GLib has "GINT_TO_POINTER()", "GUINT_TO_POINTER()",
"GPOINTER_TO_INT()", and "GPOINTER_TO_UINT()" macros, which, at least on
my x86 machine, just cast their argument appropriately; I don't know
whether they add the extra cast on 64-bit platforms or not - they're
defined in "glibconfig.h", so they *could* be platform-dependent, and
*could* add the extra cast.  If they do, using those macros could be
considered the more "correct" way to do that and suppress the warning.

 I created a solution that is more to
> my liking. There's basically 3 places where that needed to be
> done:
> 
> 1) gtk/  I like my solution,

Unfortunately, passing pointers to automatic variables to
"g_signal_connect()" won't work, as when the callback for the signal is
called, those pointers won't point to the same variable (as that
variable won't exist), so, whilst your solution gets rid of the casts,
I don't think it'll work correctly.  Even making the variable static
won't necessarily help, as the variable might have (in some cases,
*will* have) a different value at the time the callback is called than
at the time it's registered.

This won't work, either:

> -		protocol_node = g_hash_table_lookup(proto_array,
> -				(gpointer)proto_registrar_get_parent(i));
> +		parent = proto_registrar_get_parent(i);
> +		protocol_node = g_hash_table_lookup(proto_array, &parent);

Those are inequivalent - the hash table uses the parent's protocol ID,
cast to a pointer, so the latter won't work.  You'd have to change the
hash table to use what the pointer points to - see, for example,
"g_int_equal()" and "g_int_hash()".

So, ugly though it may be, I'd vote for the SuSE solution here, unless
the GLib macros referred to above include the cast, in which case using
those macros would be equivalent to the SuSE solution but arguably a bit
cleaner.

> 2) packet-dcerpc.c and packet-rpc: I don't like just adding up
>    integers and pointers in order to calculate a key, but I'm
>    not sure that my solution of just removing the pointer from
>    the sum is all that good either

In "packet-dcerpc.c", the "conv" member of a "dcerpc_call_key" points to
a conversation, and in "packet-rpc.c", the "conversation" member of an
"rpc_call_info_key" points to a conversation.

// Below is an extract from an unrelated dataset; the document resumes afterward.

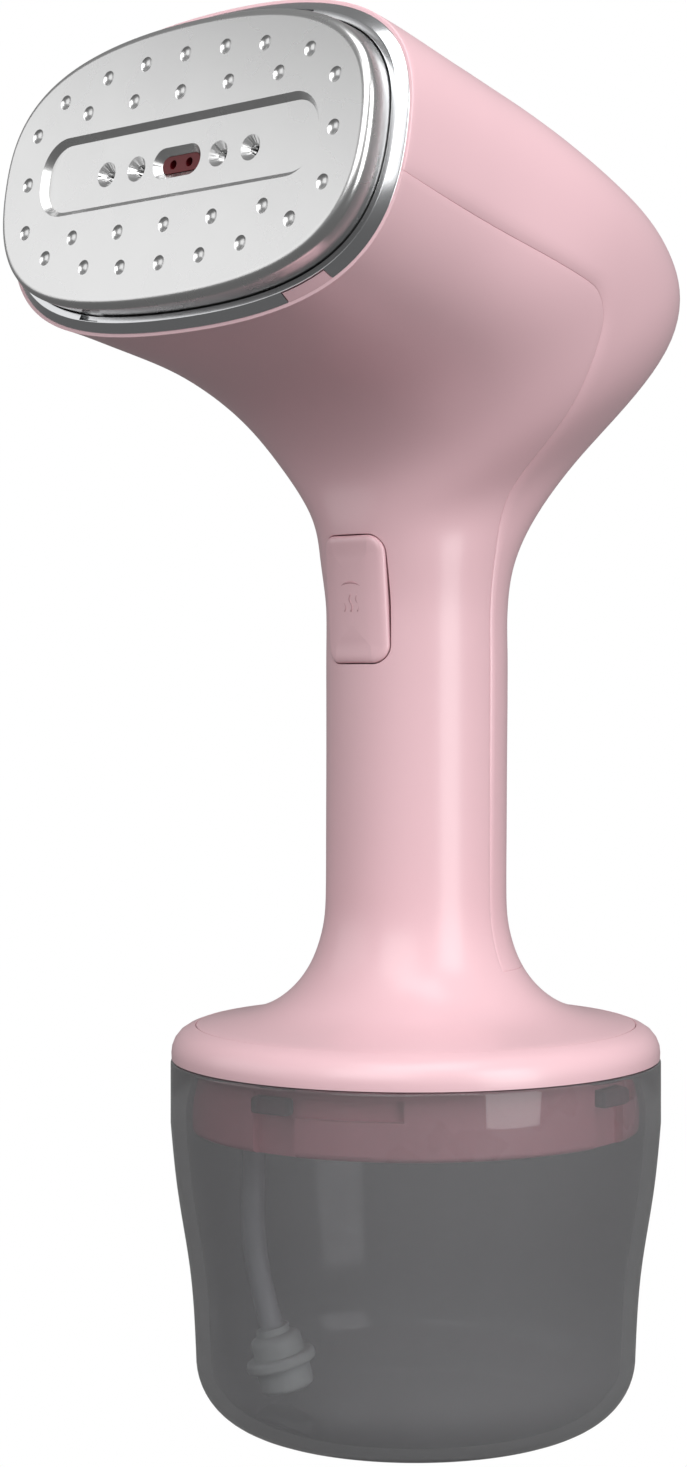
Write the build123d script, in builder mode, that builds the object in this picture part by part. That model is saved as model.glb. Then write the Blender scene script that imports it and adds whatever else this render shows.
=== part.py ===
from build123d import *
from math import cos, radians, sin
import os

# Hand-held garment steamer. Millimetres, +Z up the handle, steam plate towards -Y.
# The origin is the centre of the water tank's flat underside.

# ---- water tank and the collar it twists onto
TANK_HEIGHT = 73.7
TANK_MOUTH_RADIUS = 50.2
TANK_FOOT_RADIUS = 45.0
TANK_FOOT_CORNER = 13.0
TANK_SHOULDER = 61.0
TANK_WALL = 3.0
TANK_FLOOR = 2.6
COLLAR_RADIUS = 45.8
COLLAR_INNER_RADIUS = 42.2
COLLAR_BOTTOM = 60.0
COLLAR_TOP = 75.5
COLLAR_FLOOR = 62.0
COLLAR_FLOOR_THICKNESS = 2.5
LUG_COUNT = 4
LUG_CENTRE_DEG = 6.25
LUG_WIDTH_DEG = 10.5
LUG_BOTTOM = 68.0
LUG_HEIGHT = 3.0
LUG_REACH = 2.5
LUG_PLAY = 0.5
SLOT_DEPTH = 1.6
SLOT_PLAY_DEG = 1.0
TANK_TURN_DEG = 27.0

# ---- round rim, seal and flare under the handle
RIM_BOTTOM = 74.0
RIM_RADIUS = 50.0
CREASE_RADIUS = 45.0
CREASE_Z = 80.7
RIM_SHELF = 78.2
RIM_HOLE_RADIUS = 34.0
SEAL_INNER = 46.3
SEAL_OUTER = 49.0
SEAL_HEIGHT = 1.4
COLLAR_SCREW_CIRCLE = 38.5
HANDLE_FOOT = 102.0
HANDLE_FOOT_RADIUS = 18.8
HANDLE_RADIUS = 18.4
HANDLE_TOP = 149.0

# ---- casing: a tube that rises as the handle, then fans round to the mouth
BEND_Y = -75.0
BEND_Z = 165.0
MOUTH_ANGLE = 80.22
SHELL_WALL = 2.4
REAR_SHELL_PROUD = 0.45
SEAM_Y = 2.0
SEAM_BOTTOM = 92.5
SEAM_CORNER_Z = 225.5
SEAM_SLOPE_DEG = 13.0
SEAM_CORNER_RADIUS = 9.0
# angle, inner edge, outer edge, half width, exponent of the outer and of the inner half, shoulder
FAN = [
    (0.0, 56.6, 93.4, 18.4, 2.0, 2.0, 0.0),
    (10.0, 56.6, 99.2, 20.0, 2.2, 2.1, 0.0),
    (18.0, 57.7, 118.6, 25.2, 2.5, 2.15, 0.0),
    (26.0, 60.9, 140.6, 39.8, 2.8, 2.2, 0.0),
    (34.0, 61.5, 140.6, 46.8, 3.1, 2.3, 0.0),
    (44.0, 59.6, 129.0, 50.6, 3.3, 2.4, 0.05),
    (56.0, 55.3, 119.8, 51.4, 3.3, 2.5, 0.14),
    (68.0, 52.4, 115.0, 52.2, 3.2, 2.6, 0.26),
    (MOUTH_ANGLE, 51.8, 115.0, 53.8, 3.1, 2.7, 0.38),
]

# ---- steam plate, its chromed ring and the boiler behind it
FACE_TILT = 90 - MOUTH_ANGLE
FACE_Y = -67.79
FACE_Z = 248.65
FACE_DROP = 0.3
PLATE_HALF_WIDTH = 49.9
PLATE_HALF_HEIGHT = 27.7
TOP_EXPONENT = 3.1
LOW_EXPONENT = 2.7
SHOULDER = 0.38
PLATE_DEPTH = 9.0
PLATE_SKIN = 4.0
PLATE_EDGE = 1.5
RING_FRONT = 5.5
MOUTH_DEPTH = 7.1
RING_BACK = 11.0
RING_NECK = (51.0, 28.9)
RING_FACE_STEP = 1.5
RING_SKIRT_STEP = 3.4
RING_FIT = 0.15
KEY_ALONG = 32.5
KEY_UP = -24.0
KEY_LENGTH = 10.5
KEY_TURN_DEG = 21.0
KEY_ROOT = 1.2
RING_GAP = 0.25
RECESS_DEPTH = 1.2
BOILER_FRONT = 5.5
BOILER_BACK = 24.0
BOILER_HALF_WIDTH = 44.0
BOILER_HALF_HEIGHT = 22.5
LID_THICKNESS = 3.0
ELEMENT_RADIUS = 3.0

# ---- button and switch
BUTTON_BOTTOM = 154.5
BUTTON_TOP = 180.0
BUTTON_HALF_WIDTH = 8.0
BUTTON_CORNER = 3.5
BUTTON_PROUD = 0.8
BUTTON_GAP = 0.25
BUTTON_AXIS_Z = 167.0
SWITCH_FRONT = -4.5
BOARD_FRONT = 2.0
BOARD_THICKNESS = 1.6

# ---- pump on the handle's axis
PUMP_BOTTOM = 112.0
PUMP_TOP = 147.0
PUMP_BORE_RADIUS = 4.0
PLUNGER_RADIUS = 3.95
HOSE_RADIUS = 2.4
HOSE_BORE = 1.55
NIPPLE_RADIUS = 1.5
GLAND_Z = 103.0
GLAND_IN = 11.6
GLAND_OUT = 20.8
CORD_RADIUS = 3.35

# ---- free hose in the tank, with its weight
INTAKE = [(-24.7, -22.4, 58.0), (-24.7, -22.4, 49.0), (-24.9, -22.6, 39.0), (-24.0, -21.8, 29.0),
          (-21.9, -19.9, 18.5)]
INTAKE_RADIUS = 2.35
WEIGHT_LENGTH = 8.2
FILTER_LENGTH = 5.0

# ---- screws
SCREW_RADIUS = 1.45
SCREW_HOLE = 1.5
SCREW_HEAD = 2.7
CASING_SCREW_X = 22.0
CASING_SCREW_Z = 208.0
CASING_SCREW_SPLIT = 8.0


def fullness(exponent):
    """Bezier handle length that makes a quarter arc as full as a superellipse."""
    return (8 * 2 ** (-1 / exponent) - 4) / 3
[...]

Conversations are assigned 32-bit unique IDs, which are intended for use
as hash keys, so you can do

	return key->conv->index + key->ctx_id + key->smb_fid;

and

	return key->xid + key->conversation->index;

as, at least from my reading of the code, the "conv" and "conversation"
pointers can never be null.

That gets rid of the integer+pointer addition without making the hash
function ignore the conversation value.